Use the following trial function:

[itex] \Psi=e^{-(\alpha)r}[/itex]

to estimate the ground state energy of the central potential:

[itex]V(r)=(\frac{1}{2})m(\omega^{2})r^{2}[/itex]

## The Attempt at a Solution

Normalizing the trial wave function (separating the radial and spherical part):

[itex]\int(A^{2})e^{-2(\alpha)r}r^{2}=1[/itex]

where the integral is from 0 to infinity and A is the normalization constant.

Knowing that the spherical normalization will give 4(pi), then the normalization constant is:

[itex] A=\sqrt{\frac{\alpha^{3}}{\pi}}[/itex]

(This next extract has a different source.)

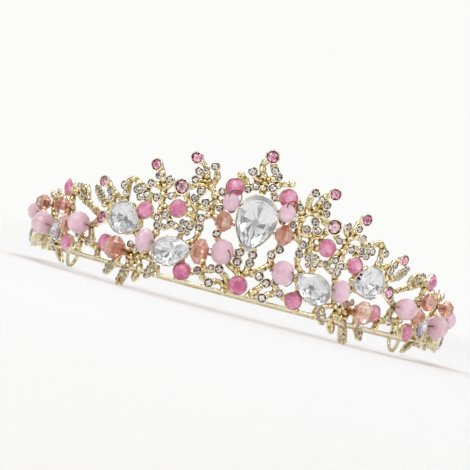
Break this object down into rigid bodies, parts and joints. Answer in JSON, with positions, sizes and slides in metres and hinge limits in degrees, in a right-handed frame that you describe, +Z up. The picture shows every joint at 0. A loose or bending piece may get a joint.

Now finding the hamiltonian:

[itex] <H>=<V>+<T> [/itex]

I will start with <V>, since this is where I find my issue:

[itex]<V>=\int(A)e^{-(\alpha)r}(\frac{1}{2}m\omega^{2}r^{2})Ae^{-(\alpha)r}[/itex]

where the integral is from 0 to infinity.

What I obtain for <V> is:

[itex] <V>=\frac{1}{8\pi}m\omega^{2}[/itex]

which of course doesn't have units of energy...

Can someone point out where I went wrong please?